╔══

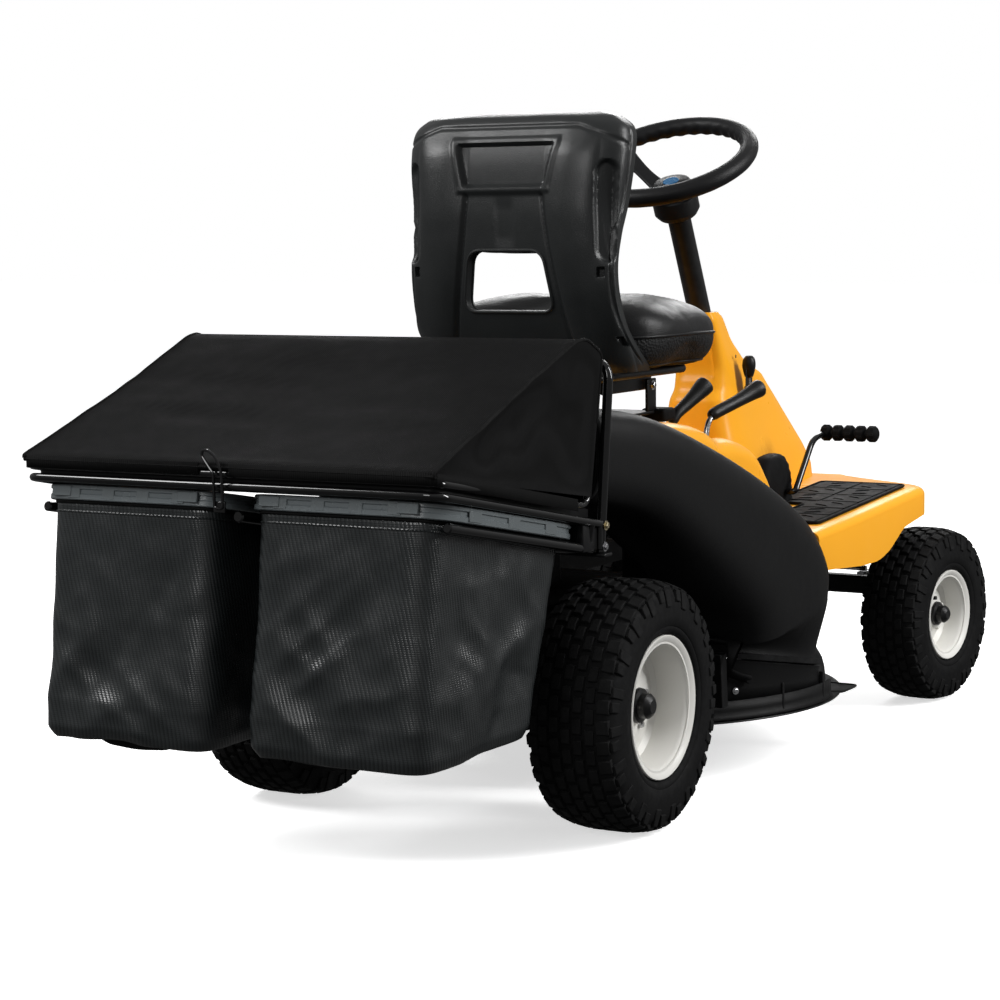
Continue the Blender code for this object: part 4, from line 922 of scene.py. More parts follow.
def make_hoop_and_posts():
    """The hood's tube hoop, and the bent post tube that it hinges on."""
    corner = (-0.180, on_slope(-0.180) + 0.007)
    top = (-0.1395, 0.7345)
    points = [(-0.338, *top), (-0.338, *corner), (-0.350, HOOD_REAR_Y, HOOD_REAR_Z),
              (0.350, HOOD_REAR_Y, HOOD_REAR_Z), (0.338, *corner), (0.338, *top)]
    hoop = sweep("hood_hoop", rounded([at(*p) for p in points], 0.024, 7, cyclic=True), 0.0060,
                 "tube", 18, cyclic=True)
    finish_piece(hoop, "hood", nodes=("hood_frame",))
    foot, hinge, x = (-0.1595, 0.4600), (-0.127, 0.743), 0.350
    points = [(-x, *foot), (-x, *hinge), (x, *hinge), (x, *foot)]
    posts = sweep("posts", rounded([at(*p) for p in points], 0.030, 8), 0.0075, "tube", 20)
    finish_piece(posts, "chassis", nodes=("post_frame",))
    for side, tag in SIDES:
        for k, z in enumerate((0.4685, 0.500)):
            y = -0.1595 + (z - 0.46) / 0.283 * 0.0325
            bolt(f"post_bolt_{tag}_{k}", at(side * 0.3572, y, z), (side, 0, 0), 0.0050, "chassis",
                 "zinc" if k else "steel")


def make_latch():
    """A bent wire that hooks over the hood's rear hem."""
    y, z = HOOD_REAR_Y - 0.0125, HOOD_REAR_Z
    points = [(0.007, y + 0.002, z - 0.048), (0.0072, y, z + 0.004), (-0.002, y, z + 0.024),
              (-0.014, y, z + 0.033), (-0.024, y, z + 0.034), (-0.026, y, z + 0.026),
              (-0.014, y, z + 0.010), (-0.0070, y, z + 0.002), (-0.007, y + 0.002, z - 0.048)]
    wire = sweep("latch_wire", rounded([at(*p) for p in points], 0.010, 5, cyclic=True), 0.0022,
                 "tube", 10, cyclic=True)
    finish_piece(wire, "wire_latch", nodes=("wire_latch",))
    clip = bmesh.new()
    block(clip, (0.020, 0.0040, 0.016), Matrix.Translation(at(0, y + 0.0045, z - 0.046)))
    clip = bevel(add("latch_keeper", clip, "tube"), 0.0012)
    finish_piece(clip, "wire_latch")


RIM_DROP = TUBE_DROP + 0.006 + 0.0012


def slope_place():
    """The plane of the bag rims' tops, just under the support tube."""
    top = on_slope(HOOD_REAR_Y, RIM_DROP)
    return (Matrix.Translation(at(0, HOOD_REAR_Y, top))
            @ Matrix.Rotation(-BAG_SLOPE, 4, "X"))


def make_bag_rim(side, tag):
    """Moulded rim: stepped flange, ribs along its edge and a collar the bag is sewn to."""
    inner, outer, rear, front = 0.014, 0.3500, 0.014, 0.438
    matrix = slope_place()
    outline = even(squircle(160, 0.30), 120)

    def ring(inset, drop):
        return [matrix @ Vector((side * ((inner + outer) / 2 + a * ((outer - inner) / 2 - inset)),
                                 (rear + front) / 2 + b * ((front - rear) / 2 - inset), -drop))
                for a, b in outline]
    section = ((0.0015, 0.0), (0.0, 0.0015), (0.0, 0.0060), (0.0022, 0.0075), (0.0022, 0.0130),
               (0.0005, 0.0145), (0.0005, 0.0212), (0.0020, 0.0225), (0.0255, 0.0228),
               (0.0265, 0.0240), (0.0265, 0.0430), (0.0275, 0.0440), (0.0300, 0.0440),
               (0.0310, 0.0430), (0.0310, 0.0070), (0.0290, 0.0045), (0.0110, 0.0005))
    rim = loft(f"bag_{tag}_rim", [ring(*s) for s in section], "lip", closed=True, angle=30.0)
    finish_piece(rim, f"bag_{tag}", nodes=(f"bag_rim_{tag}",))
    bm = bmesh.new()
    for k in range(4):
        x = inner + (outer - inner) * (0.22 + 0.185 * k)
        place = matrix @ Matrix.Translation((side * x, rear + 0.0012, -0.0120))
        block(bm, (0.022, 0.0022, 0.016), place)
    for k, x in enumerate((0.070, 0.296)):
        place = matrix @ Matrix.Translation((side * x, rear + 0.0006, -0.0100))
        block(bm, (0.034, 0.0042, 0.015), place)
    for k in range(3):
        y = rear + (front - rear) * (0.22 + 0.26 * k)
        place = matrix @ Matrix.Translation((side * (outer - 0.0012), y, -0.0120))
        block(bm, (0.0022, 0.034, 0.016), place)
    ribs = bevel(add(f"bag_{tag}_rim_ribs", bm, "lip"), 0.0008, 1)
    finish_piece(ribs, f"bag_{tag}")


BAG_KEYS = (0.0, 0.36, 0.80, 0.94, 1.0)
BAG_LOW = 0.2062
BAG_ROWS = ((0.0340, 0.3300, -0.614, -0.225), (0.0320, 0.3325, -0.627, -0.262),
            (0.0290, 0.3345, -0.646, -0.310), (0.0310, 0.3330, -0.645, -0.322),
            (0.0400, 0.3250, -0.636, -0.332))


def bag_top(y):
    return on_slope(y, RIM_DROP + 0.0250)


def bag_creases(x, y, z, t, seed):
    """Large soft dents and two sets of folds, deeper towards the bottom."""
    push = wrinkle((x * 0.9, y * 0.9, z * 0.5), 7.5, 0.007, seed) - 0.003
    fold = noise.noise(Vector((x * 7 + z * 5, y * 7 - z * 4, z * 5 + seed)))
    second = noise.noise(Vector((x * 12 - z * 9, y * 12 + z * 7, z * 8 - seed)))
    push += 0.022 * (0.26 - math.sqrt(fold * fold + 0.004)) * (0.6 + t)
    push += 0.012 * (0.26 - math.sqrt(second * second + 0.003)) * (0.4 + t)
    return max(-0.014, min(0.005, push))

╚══

TO DO:
Write out each line of the data above again, exactly as given.

OUTPUT OF THE TASK:
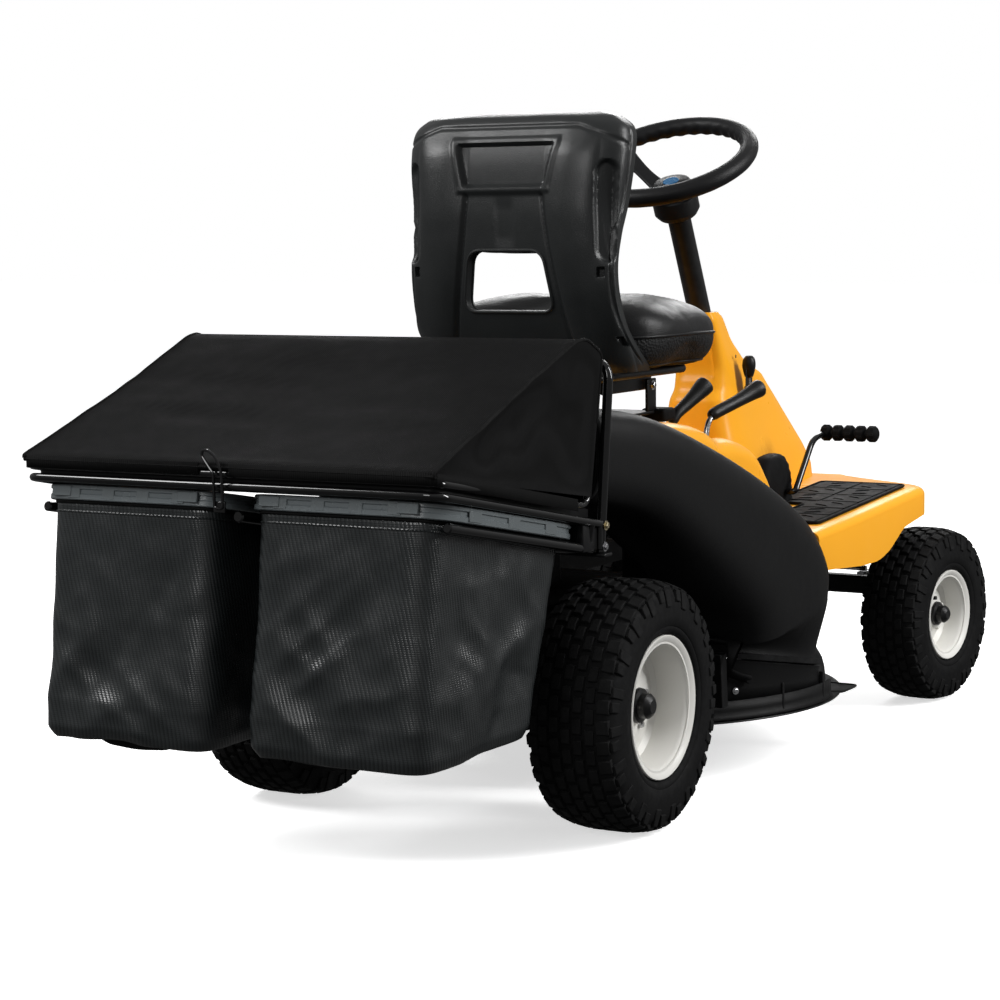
Continue the Blender code for this object: part 4, from line 922 of scene.py. More parts follow.
def make_hoop_and_posts():
    """The hood's tube hoop, and the bent post tube that it hinges on."""
    corner = (-0.180, on_slope(-0.180) + 0.007)
    top = (-0.1395, 0.7345)
    points = [(-0.338, *top), (-0.338, *corner), (-0.350, HOOD_REAR_Y, HOOD_REAR_Z),
              (0.350, HOOD_REAR_Y, HOOD_REAR_Z), (0.338, *corner), (0.338, *top)]
    hoop = sweep("hood_hoop", rounded([at(*p) for p in points], 0.024, 7, cyclic=True), 0.0060,
                 "tube", 18, cyclic=True)
    finish_piece(hoop, "hood", nodes=("hood_frame",))
    foot, hinge, x = (-0.1595, 0.4600), (-0.127, 0.743), 0.350
    points = [(-x, *foot), (-x, *hinge), (x, *hinge), (x, *foot)]
    posts = sweep("posts", rounded([at(*p) for p in points], 0.030, 8), 0.0075, "tube", 20)
    finish_piece(posts, "chassis", nodes=("post_frame",))
    for side, tag in SIDES:
        for k, z in enumerate((0.4685, 0.500)):
            y = -0.1595 + (z - 0.46) / 0.283 * 0.0325
            bolt(f"post_bolt_{tag}_{k}", at(side * 0.3572, y, z), (side, 0, 0), 0.0050, "chassis",
                 "zinc" if k else "steel")


def make_latch():
    """A bent wire that hooks over the hood's rear hem."""
    y, z = HOOD_REAR_Y - 0.0125, HOOD_REAR_Z
    points = [(0.007, y + 0.002, z - 0.048), (0.0072, y, z + 0.004), (-0.002, y, z + 0.024),
              (-0.014, y, z + 0.033), (-0.024, y, z + 0.034), (-0.026, y, z + 0.026),
              (-0.014, y, z + 0.010), (-0.0070, y, z + 0.002), (-0.007, y + 0.002, z - 0.048)]
    wire = sweep("latch_wire", rounded([at(*p) for p in points], 0.010, 5, cyclic=True), 0.0022,
                 "tube", 10, cyclic=True)
    finish_piece(wire, "wire_latch", nodes=("wire_latch",))
    clip = bmesh.new()
    block(clip, (0.020, 0.0040, 0.016), Matrix.Translation(at(0, y + 0.0045, z - 0.046)))
    clip = bevel(add("latch_keeper", clip, "tube"), 0.0012)
    finish_piece(clip, "wire_latch")


RIM_DROP = TUBE_DROP + 0.006 + 0.0012


def slope_place():
    """The plane of the bag rims' tops, just under the support tube."""
    top = on_slope(HOOD_REAR_Y, RIM_DROP)
    return (Matrix.Translation(at(0, HOOD_REAR_Y, top))
            @ Matrix.Rotation(-BAG_SLOPE, 4, "X"))


def make_bag_rim(side, tag):
    """Moulded rim: stepped flange, ribs along its edge and a collar the bag is sewn to."""
    inner, outer, rear, front = 0.014, 0.3500, 0.014, 0.438
    matrix = slope_place()
    outline = even(squircle(160, 0.30), 120)

    def ring(inset, drop):
        return [matrix @ Vector((side * ((inner + outer) / 2 + a * ((outer - inner) / 2 - inset)),
                                 (rear + front) / 2 + b * ((front - rear) / 2 - inset), -drop))
                for a, b in outline]
    section = ((0.0015, 0.0), (0.0, 0.0015), (0.0, 0.0060), (0.0022, 0.0075), (0.0022, 0.0130),
               (0.0005, 0.0145), (0.0005, 0.0212), (0.0020, 0.0225), (0.0255, 0.0228),
               (0.0265, 0.0240), (0.0265, 0.0430), (0.0275, 0.0440), (0.0300, 0.0440),
               (0.0310, 0.0430), (0.0310, 0.0070), (0.0290, 0.0045), (0.0110, 0.0005))
    rim = loft(f"bag_{tag}_rim", [ring(*s) for s in section], "lip", closed=True, angle=30.0)
    finish_piece(rim, f"bag_{tag}", nodes=(f"bag_rim_{tag}",))
    bm = bmesh.new()
    for k in range(4):
        x = inner + (outer - inner) * (0.22 + 0.185 * k)
        place = matrix @ Matrix.Translation((side * x, rear + 0.0012, -0.0120))
        block(bm, (0.022, 0.0022, 0.016), place)
    for k, x in enumerate((0.070, 0.296)):
        place = matrix @ Matrix.Translation((side * x, rear + 0.0006, -0.0100))
        block(bm, (0.034, 0.0042, 0.015), place)
    for k in range(3):
        y = rear + (front - rear) * (0.22 + 0.26 * k)
        place = matrix @ Matrix.Translation((side * (outer - 0.0012), y, -0.0120))
        block(bm, (0.0022, 0.034, 0.016), place)
    ribs = bevel(add(f"bag_{tag}_rim_ribs", bm, "lip"), 0.0008, 1)
    finish_piece(ribs, f"bag_{tag}")


BAG_KEYS = (0.0, 0.36, 0.80, 0.94, 1.0)
BAG_LOW = 0.2062
BAG_ROWS = ((0.0340, 0.3300, -0.614, -0.225), (0.0320, 0.3325, -0.627, -0.262),
            (0.0290, 0.3345, -0.646, -0.310), (0.0310, 0.3330, -0.645, -0.322),
            (0.0400, 0.3250, -0.636, -0.332))


def bag_top(y):
    return on_slope(y, RIM_DROP + 0.0250)


def bag_creases(x, y, z, t, seed):
    """Large soft dents and two sets of folds, deeper towards the bottom."""
    push = wrinkle((x * 0.9, y * 0.9, z * 0.5), 7.5, 0.007, seed) - 0.003
    fold = noise.noise(Vector((x * 7 + z * 5, y * 7 - z * 4, z * 5 + seed)))
    second = noise.noise(Vector((x * 12 - z * 9, y * 12 + z * 7, z * 8 - seed)))
    push += 0.022 * (0.26 - math.sqrt(fold * fold + 0.004)) * (0.6 + t)
    push += 0.012 * (0.26 - math.sqrt(second * second + 0.003)) * (0.4 + t)
    return max(-0.014, min(0.005, push))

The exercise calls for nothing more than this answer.